Meeting Baby Sequoia

Meeting Baby Sequoia

It’s not every day that members of a graphic design company get to collect and deliver a baby kiwi to its new home but that’s what happened last week when tgm’s Andrea Leadbetter and David Reilly along with their two children, James and Catherine, drove to Rotorua to collect four-month-old Sequoia on behalf of Experience Pūrangi.

“Little did we know that when we offered to help Experience Pūrangi with some signage and brochures that we’d get the chance to see, touch and learn so much about our national bird,” says tgm’s Andrea Leadbetter.

Sequoia is a Taranaki kiwi, who was incubated and hatched at the National Kiwi Hatchery Aotearoa in Rotorua after his father’s faulty transmitter was investigated and his nest disturbed.

The four-hour trip from the hatchery centre required a cool, quiet, carefully driven car.

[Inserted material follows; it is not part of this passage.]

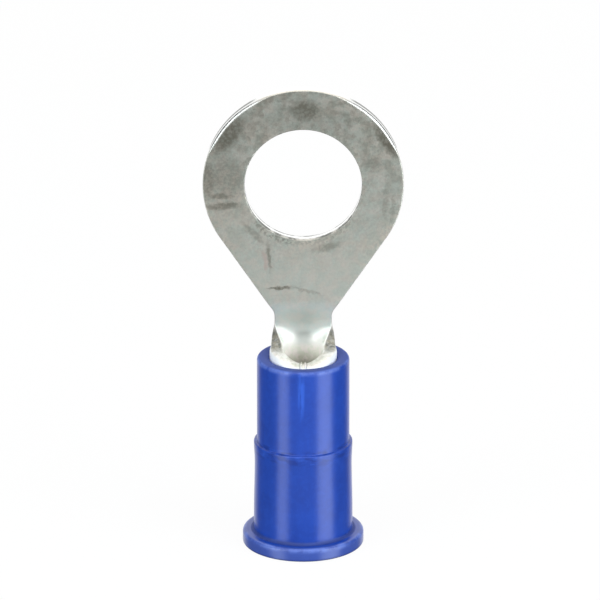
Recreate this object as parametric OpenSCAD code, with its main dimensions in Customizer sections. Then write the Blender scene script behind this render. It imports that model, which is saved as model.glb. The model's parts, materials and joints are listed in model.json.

“Anyone who knows us well knows the cool car and the careful driving is a given, but the requirement for quiet was a challenge for our family,” jokes Andrea.

Sequoia will spend one night in a burrow near to Experience Pūrangi’s base on Karen and Bob Schumacher’s farm then he’ll be on his own.

“We learnt that baby Kiwi, like many birds, are independent from birth but baby kiwi are particularly vulnerable to predators,” says Andrea.

Lucky for Sequoia with ETET’s extensive trapping programme the threat of predators has been lessened for him and the other 4500 Kiwi living in the 13,000-hectare project area.